The introduction of Section 28 - as supported by Labour and Tories alike and its repeal blocked repeatedly by both - made me move from "I am interested in politics" to "I will have to get involved then". Moving to England narrowed the choice down: having started to see the kneejerk transphobia in the Greens and with Plaid off the table both due to geography and my ongoing leftward drift, the Liberals were the only remaining option of note.

Then Paddy told Paxman to get the fuck out of here* on a Newsnight grilling about whether "lesbian and gay rights" was a popular cause ("we don't propose these things because they are popular, Jeremy, we do it because they are right") and - at last having just reached voting age - I was sold.

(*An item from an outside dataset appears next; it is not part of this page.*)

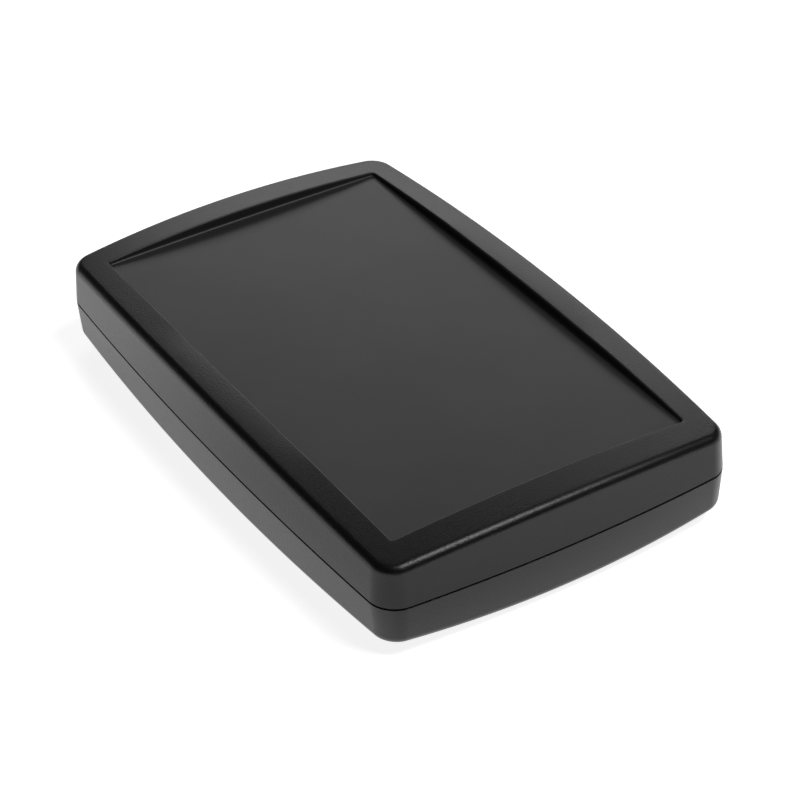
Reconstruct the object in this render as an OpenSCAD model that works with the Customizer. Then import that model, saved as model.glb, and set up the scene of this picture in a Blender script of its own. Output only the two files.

But it then took finding someone who gave me a bit of paper with how to join on for me to take that last vital step. It's much simpler these days, you just click here to get at the form.

I quit the party for a while in the mid 90s but had to come back in the end because - like in a cheap sci-fi alien invasion film with a wonky spaceship possessing an unreliable laser cannon and a steering column that wobbles all over the place at critical moments in the plot - for all of us at the bottom it's our last best hope against the relentless onslaught from above.


* he was a little more civil about it than that - though it would have made great telly...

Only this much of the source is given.